• Brief: Extract the listing below in full, unchanged.

• Dataset section:

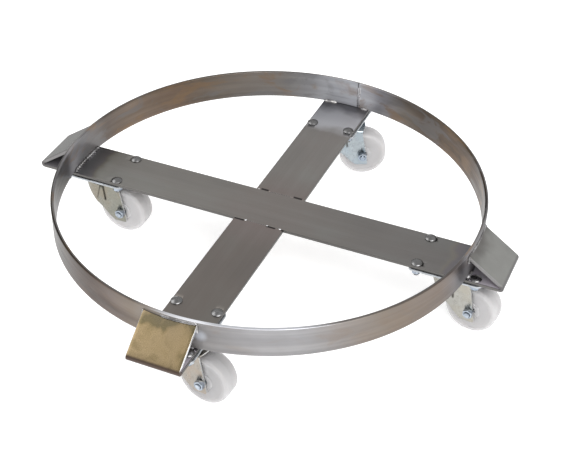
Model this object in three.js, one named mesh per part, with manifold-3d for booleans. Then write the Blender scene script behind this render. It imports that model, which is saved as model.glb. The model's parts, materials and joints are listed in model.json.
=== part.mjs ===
// Drum dolly: a rolled hoop stands on a cross of flat bars whose ends are folded up and back into
// bumpers, and a swivel caster is bolted under each arm of the cross.
// Millimetres, +Z up. The floor is z = 0 and the hoop's axis is the Z axis.
import * as THREE from "three";
import { mergeVertices } from "three/addons/utils/BufferGeometryUtils.js";
import Module from "manifold-3d";

const wasm = await Module();
wasm.setup();

// ---------- driving dimensions ----------

const GAP = 0.3; // clearance left between pieces that touch

const HOOP_BORE_R = 304.8; // 24 in bore, for a 200 litre drum
const HOOP_THICK = 4.8;
const HOOP_HEIGHT = 44.5;

const BAR_WIDTH = 76.2;
const BAR_THICK = 4.8;
const BUMPER_REACH = 360; // hoop axis to the nose of a folded bar end
const BEND_R = 1; // inside radius of the fold
const BUMPER_DROP = 5; // the folded plate meets the hoop this far below its top edge

const CASTER_R = 277; // hoop axis to each kingpin
const CASTER_HEIGHT = 100; // floor to the top of the caster's plate
const LEAD = 38; // kingpin axis to axle
const WHEEL_R = 37.5;
const WHEEL_WIDTH = 30;
const WHEEL_SEGMENTS = 28;

const PLATE_LENGTH = 105;
const PLATE_WIDTH = 80;
const PLATE_THICK = 3;
const PLATE_CORNER_R = 8;
const BOLT_SPACING_ALONG = 84;
const BOLT_SPACING_ACROSS = 60;

const BOLT_R = 4; // M8 fasteners throughout
const NUT_R = 7.5; // over the corners of a 13 mm hexagon
const NUT_HEIGHT = 6.5;
const NECK_SIDE = 8.1; // square neck of a carriage bolt
const BOLT_HEAD_R = 8.2;
const BOLT_HEAD_HEIGHT = 3.8;
const BOLT_LENGTH = 20;

const KINGPIN_R = 6;
const KINGPIN_HEAD_R = 9.5;
const KINGPIN_HEAD_HEIGHT = 3.4;
const BALL_R = 2.8;
const BALL_CIRCLE_R = 19.5;
const RACE_R = 28;
const CROWN_THICK = 2.6;
const LOWER_RACE_R = 15.5;
const LOWER_RACE_HEIGHT = 3.9;

const FORK_INNER = 16.6; // half the clear width between the fork's legs
const FORK_THICK = 2.6;
const FORK_FRONT = 28; // kingpin axis to the front of the hood
const CROWN_SWING_R = 41; // what the crown's rear edge sweeps
const SLEEVE_R = 6;
const AXLE_HEAD_HEIGHT = 5.3;
const AXLE_END = 27.5; // the axle bolt's threaded end, from the wheel's middle

// Each arm of the cross: the direction it points in, and the direction its wheel trails in.
const ARMS = [
  { name: "right", arm: 0, trail: -5 },
  { name: "rear", arm: 90, trail: 22 },
  { name: "left", arm: 180, trail: 0 },
  { name: "front", arm: 270, trail: -6 },
];

// ---------- levels and radii that follow ----------

const HOOP_R = HOOP_BORE_R + HOOP_THICK;
const BAR_LOW = CASTER_HEIGHT + GAP;
const BAR_TOP = BAR_LOW + BAR_THICK;
const HOOP_LOW = BAR_TOP + GAP;
const HOOP_TOP = HOOP_LOW + HOOP_HEIGHT;
const PLATE_LOW = CASTER_HEIGHT - PLATE_THICK;
const CROWN_TOP = 84;
const CROWN_LOW = CROWN_TOP - CROWN_THICK;
const BALL_Z = CROWN_TOP + GAP + BALL_R;
const LOWER_RACE_TOP = CROWN_LOW - GAP;
const LOWER_RACE_LOW = LOWER_RACE_TOP - LOWER_RACE_HEIGHT;
const KINGPIN_SEAT = LOWER_RACE_LOW - GAP;
const FORK_OUTER = FORK_INNER + FORK_THICK;

// ---------- materials ----------

const steel = (color, roughness) =>
  new THREE.MeshStandardMaterial({ color, roughness, metalness: 1 });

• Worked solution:
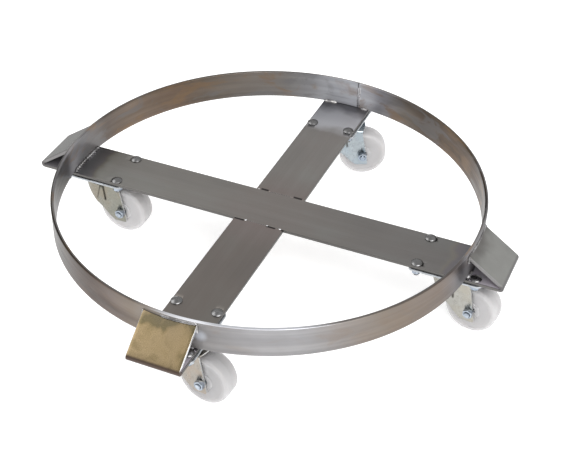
Model this object in three.js, one named mesh per part, with manifold-3d for booleans. Then write the Blender scene script behind this render. It imports that model, which is saved as model.glb. The model's parts, materials and joints are listed in model.json.
=== part.mjs ===
// Drum dolly: a rolled hoop stands on a cross of flat bars whose ends are folded up and back into
// bumpers, and a swivel caster is bolted under each arm of the cross.
// Millimetres, +Z up. The floor is z = 0 and the hoop's axis is the Z axis.
import * as THREE from "three";
import { mergeVertices } from "three/addons/utils/BufferGeometryUtils.js";
import Module from "manifold-3d";

const wasm = await Module();
wasm.setup();

// ---------- driving dimensions ----------

const GAP = 0.3; // clearance left between pieces that touch

const HOOP_BORE_R = 304.8; // 24 in bore, for a 200 litre drum
const HOOP_THICK = 4.8;
const HOOP_HEIGHT = 44.5;

const BAR_WIDTH = 76.2;
const BAR_THICK = 4.8;
const BUMPER_REACH = 360; // hoop axis to the nose of a folded bar end
const BEND_R = 1; // inside radius of the fold
const BUMPER_DROP = 5; // the folded plate meets the hoop this far below its top edge

const CASTER_R = 277; // hoop axis to each kingpin
const CASTER_HEIGHT = 100; // floor to the top of the caster's plate
const LEAD = 38; // kingpin axis to axle
const WHEEL_R = 37.5;
const WHEEL_WIDTH = 30;
const WHEEL_SEGMENTS = 28;

const PLATE_LENGTH = 105;
const PLATE_WIDTH = 80;
const PLATE_THICK = 3;
const PLATE_CORNER_R = 8;
const BOLT_SPACING_ALONG = 84;
const BOLT_SPACING_ACROSS = 60;

const BOLT_R = 4; // M8 fasteners throughout
const NUT_R = 7.5; // over the corners of a 13 mm hexagon
const NUT_HEIGHT = 6.5;
const NECK_SIDE = 8.1; // square neck of a carriage bolt
const BOLT_HEAD_R = 8.2;
const BOLT_HEAD_HEIGHT = 3.8;
const BOLT_LENGTH = 20;

const KINGPIN_R = 6;
const KINGPIN_HEAD_R = 9.5;
const KINGPIN_HEAD_HEIGHT = 3.4;
const BALL_R = 2.8;
const BALL_CIRCLE_R = 19.5;
const RACE_R = 28;
const CROWN_THICK = 2.6;
const LOWER_RACE_R = 15.5;
const LOWER_RACE_HEIGHT = 3.9;

const FORK_INNER = 16.6; // half the clear width between the fork's legs
const FORK_THICK = 2.6;
const FORK_FRONT = 28; // kingpin axis to the front of the hood
const CROWN_SWING_R = 41; // what the crown's rear edge sweeps
const SLEEVE_R = 6;
const AXLE_HEAD_HEIGHT = 5.3;
const AXLE_END = 27.5; // the axle bolt's threaded end, from the wheel's middle

// Each arm of the cross: the direction it points in, and the direction its wheel trails in.
const ARMS = [
  { name: "right", arm: 0, trail: -5 },
  { name: "rear", arm: 90, trail: 22 },
  { name: "left", arm: 180, trail: 0 },
  { name: "front", arm: 270, trail: -6 },
];

// ---------- levels and radii that follow ----------

const HOOP_R = HOOP_BORE_R + HOOP_THICK;
const BAR_LOW = CASTER_HEIGHT + GAP;
const BAR_TOP = BAR_LOW + BAR_THICK;
const HOOP_LOW = BAR_TOP + GAP;
const HOOP_TOP = HOOP_LOW + HOOP_HEIGHT;
const PLATE_LOW = CASTER_HEIGHT - PLATE_THICK;
const CROWN_TOP = 84;
const CROWN_LOW = CROWN_TOP - CROWN_THICK;
const BALL_Z = CROWN_TOP + GAP + BALL_R;
const LOWER_RACE_TOP = CROWN_LOW - GAP;
const LOWER_RACE_LOW = LOWER_RACE_TOP - LOWER_RACE_HEIGHT;
const KINGPIN_SEAT = LOWER_RACE_LOW - GAP;
const FORK_OUTER = FORK_INNER + FORK_THICK;

// ---------- materials ----------

const steel = (color, roughness) =>
  new THREE.MeshStandardMaterial({ color, roughness, metalness: 1 });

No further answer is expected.